Requirement -> Reproduce the data exactly.

Source excerpt ->
+ + + + + + +

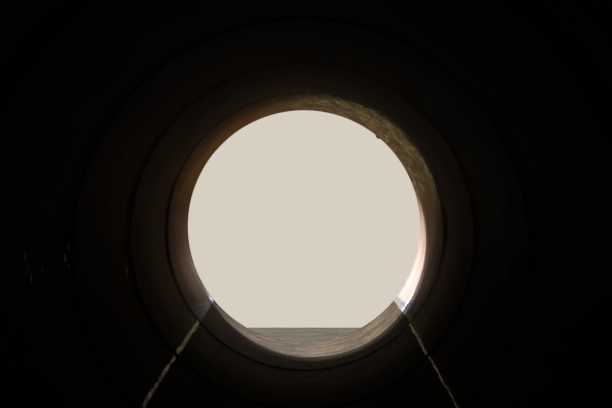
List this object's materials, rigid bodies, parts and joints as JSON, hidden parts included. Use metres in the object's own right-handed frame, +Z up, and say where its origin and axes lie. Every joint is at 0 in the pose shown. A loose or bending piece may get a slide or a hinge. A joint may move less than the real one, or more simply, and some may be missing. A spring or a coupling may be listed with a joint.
{
  "type": "pipe culvert with headwall",
  "caption": "Outlet end of a precast concrete pipe culvert: a row of socketed pipes with a plain headwall, splayed wing walls and an apron.",
  "frame": {"origin": "on the ground, under the barrel's axis, at the middle of the headwall's thickness", "axes": "+Z up; +Y along the barrel, downstream, out of the headwall; +X to the right for someone looking downstream through the pipes"},
  "size_m": [5.9462, 17.1517, 2.5],
  "materials": {
    "pipe_concrete": "matte",
    "wall_concrete": "matte",
    "coping_concrete": "matte",
    "apron_concrete": "matte",
    "mortar": "matte",
    "joint_rubber": "matte"
  },
  "bodies": {
    "root": {"pipe_1": "pipe_concrete", "pipe_2": "pipe_concrete", "pipe_3": "pipe_concrete", "pipe_4": "pipe_concrete", "pipe_5": "pipe_concrete", "pipe_6": "pipe_concrete", "joint_ring_1": "joint_rubber", "joint_ring_2": "joint_rubber", "joint_ring_3": "joint_rubber", "joint_ring_4": "joint_rubber", "joint_ring_5": "joint_rubber", "headwall": "wall_concrete", "headwall_coping": "coping_concrete", "outlet_collar": "mortar", "wing_wall_left": "wall_concrete", "wing_wall_right": "wall_concrete", "wing_coping_left": "coping_concrete", "wing_coping_right": "coping_concrete", "apron": "apron_concrete", "apron_toe": "apron_concrete"}
  },
  "joints": []
}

+ + + + + + +

Answer to the problem ->
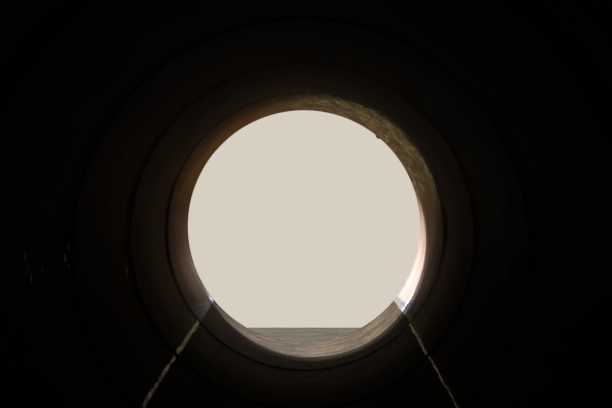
List this object's materials, rigid bodies, parts and joints as JSON, hidden parts included. Use metres in the object's own right-handed frame, +Z up, and say where its origin and axes lie. Every joint is at 0 in the pose shown. A loose or bending piece may get a slide or a hinge. A joint may move less than the real one, or more simply, and some may be missing. A spring or a coupling may be listed with a joint.
{
  "type": "pipe culvert with headwall",
  "caption": "Outlet end of a precast concrete pipe culvert: a row of socketed pipes with a plain headwall, splayed wing walls and an apron.",
  "frame": {"origin": "on the ground, under the barrel's axis, at the middle of the headwall's thickness", "axes": "+Z up; +Y along the barrel, downstream, out of the headwall; +X to the right for someone looking downstream through the pipes"},
  "size_m": [5.9462, 17.1517, 2.5],
  "materials": {
    "pipe_concrete": "matte",
    "wall_concrete": "matte",
    "coping_concrete": "matte",
    "apron_concrete": "matte",
    "mortar": "matte",
    "joint_rubber": "matte"
  },
  "bodies": {
    "root": {"pipe_1": "pipe_concrete", "pipe_2": "pipe_concrete", "pipe_3": "pipe_concrete", "pipe_4": "pipe_concrete", "pipe_5": "pipe_concrete", "pipe_6": "pipe_concrete", "joint_ring_1": "joint_rubber", "joint_ring_2": "joint_rubber", "joint_ring_3": "joint_rubber", "joint_ring_4": "joint_rubber", "joint_ring_5": "joint_rubber", "headwall": "wall_concrete", "headwall_coping": "coping_concrete", "outlet_collar": "mortar", "wing_wall_left": "wall_concrete", "wing_wall_right": "wall_concrete", "wing_coping_left": "coping_concrete", "wing_coping_right": "coping_concrete", "apron": "apron_concrete", "apron_toe": "apron_concrete"}
  },
  "joints": []
}